Olympics on the backs of the workers
January 27, 2014Preparations for the Winter Olympics in Sochi (February 7 to 23) are in their final days. Giant construction sites have become billion-dollar buildings. Steel and glass glistens in the sun of the Black Sea resort city. The workers, however, are nowhere to be found. They have all returned to their homelands in Central Asia. And after months of hard labor working for the Olympic Games, most of them continue to wait for their wages.
Fear to speak
In a poor neighborhood of Sochi the human rights organization Memorial has an office; their headquarters are in Moscow. Since July 2012, Semjon Simonov has helped around 1,500 workers in Sochi with various problems. Nobody is more familiar with their fate than him. "90 percent of all the Olympic site workers in Sochi have either received no wages at all or just part of them," he said. "Their work makes the Olympics possible, but they weren't paid for it. They weren't once given official work documents, and at the end many of them were expelled by force."
Until now, nobody has been interested in the fate of the Sochi workers, in part because a majority of the more than 10,000-strong labor force from Asia came and left long ago.

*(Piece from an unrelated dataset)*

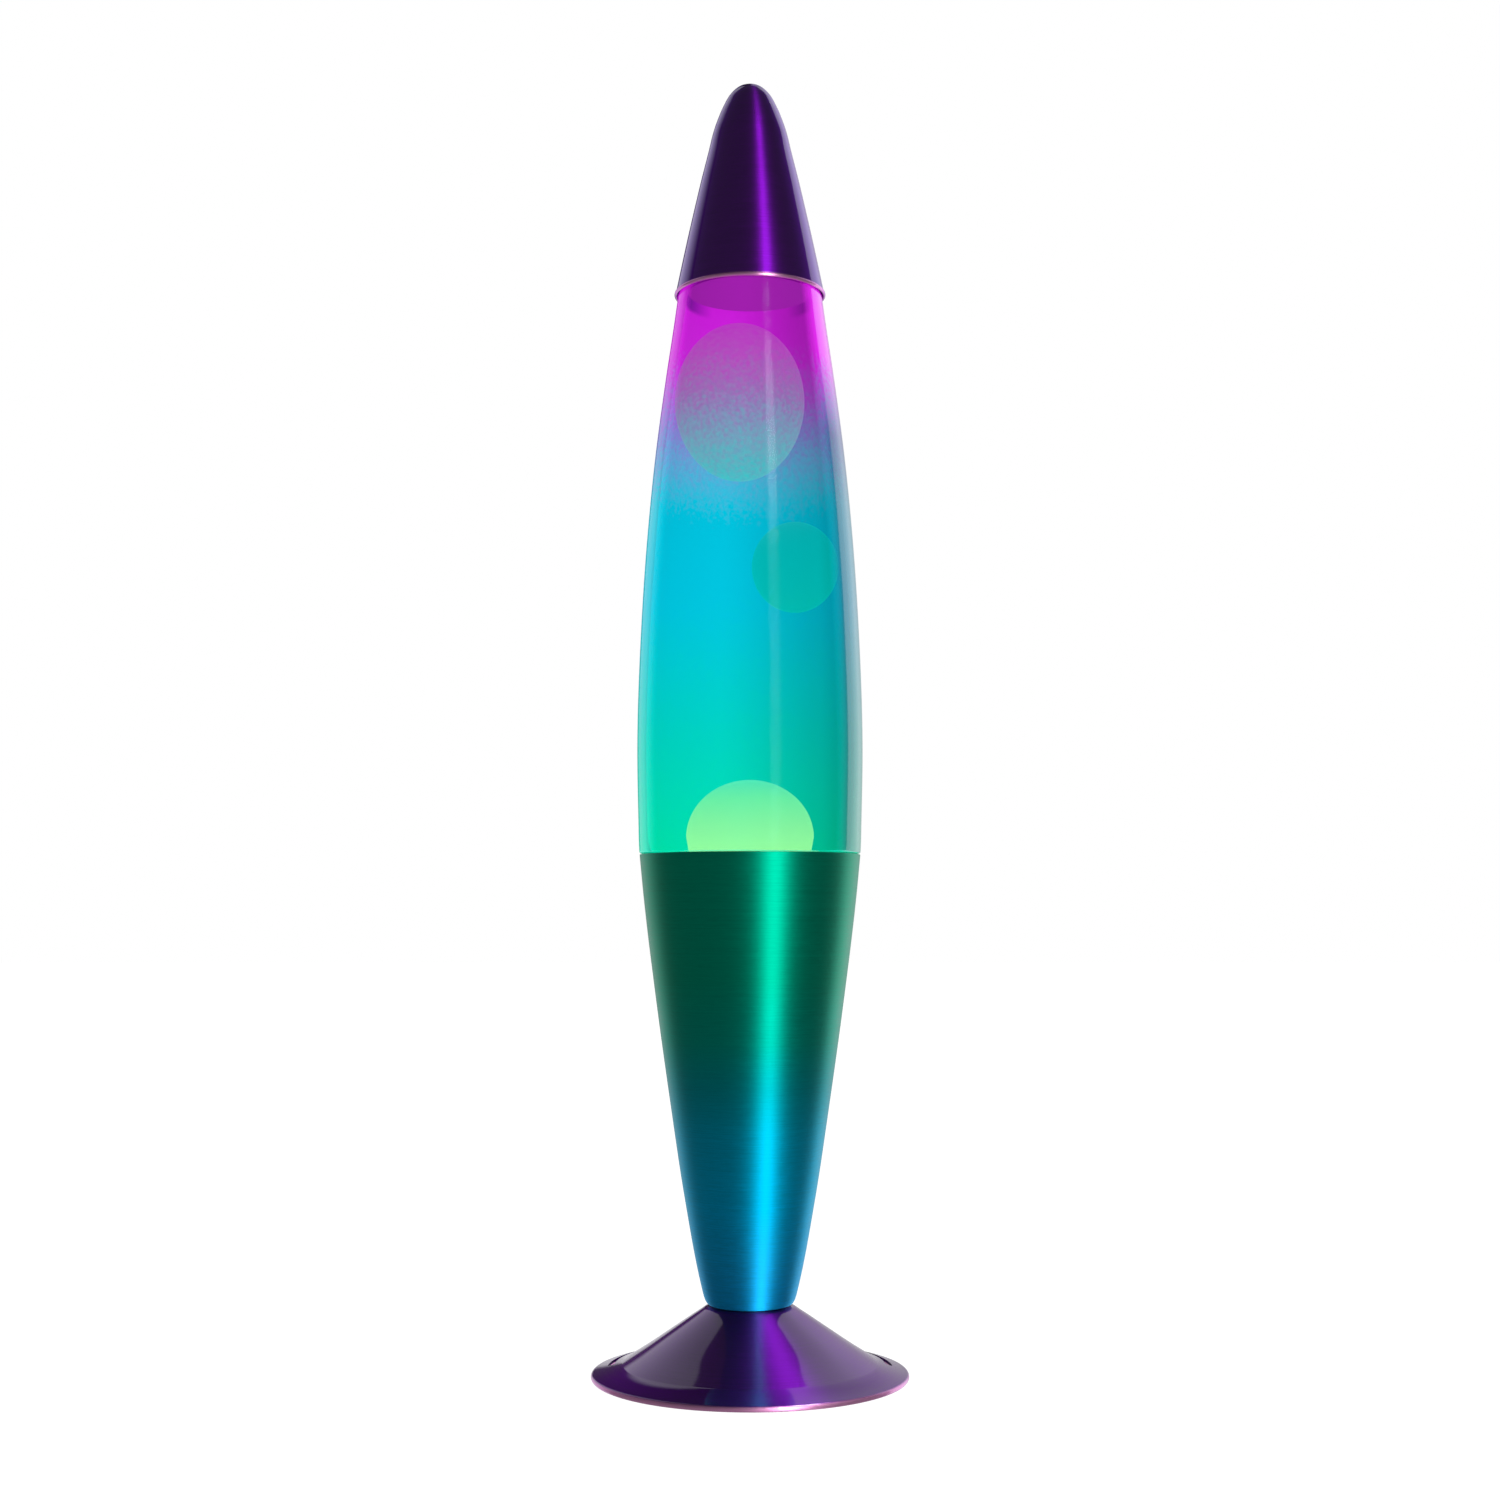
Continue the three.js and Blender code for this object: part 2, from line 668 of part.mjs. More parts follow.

Many of them are living in Tajikistan again. The central Aian country neighboring China and Afghanistan struggles with poverty – an individual's monthly wage is often below 200 euros ($275). According to the World Bank, half of the country earns a living working abroad. At a market east of the capital Dushanbe, many people talk about having worked in Sochi but never receiving wages. At first, nobody wanted say that publicly.
'Modern slavery'
A two-hour drive south of the capital, one worker finally spoke out. Golip Yunusov is 62 years old, a warm, lively man with grey hair. He spent months as a foreman with a group of 23 other workers at a construction site for volunteer accommodation. He and his colleagues were promised 455,000 rubles (10,000 euros), but they never received the money, he says. Yunusov likens the situation to modern day slavery. "We never had a day off, lived eight to an 18 square meter (194 square foot) room, if you were sick that was your problem. It was exploitation."
Many people with whom German reporters spoke in Tajikistan say they never received any money, and were simply deported after months of work, in part because their employers never gave them proper documentation.
Golip's fried Sobir also worked as a foreman in Sochi.
"They used us like prisoners. They owe us 350,000 rubles, more than 7,000 euros," Sobir said. "My brother and I took out a loan at the bank for a flight to Sochi, for nothing. Now we have debt instead of wages," said one of Sobir's co-workers.
'It looks like a system'
Memorial's Semjon Simonov sums up his experiences in a nutshell: "It clearly looks like a system, first the workers are not paid and then they're simply thrown out of the country."
Russian workers are also affected. Many talk about not having received wages. The organizing committee for the Sochi Games refused to give an interview to German public broadcaster ARD. The German President of the International Olympic Committee (IOC), Thomas Bach, was also too busy. The IOC simply responded in writing saying nearly six million euros in unpaid wages were now being paid.
But how could that be possible when hardly any workers were officially registered by their employers, let alone had bank accounts, and now they are all sittings in Central Asia waiting for their money?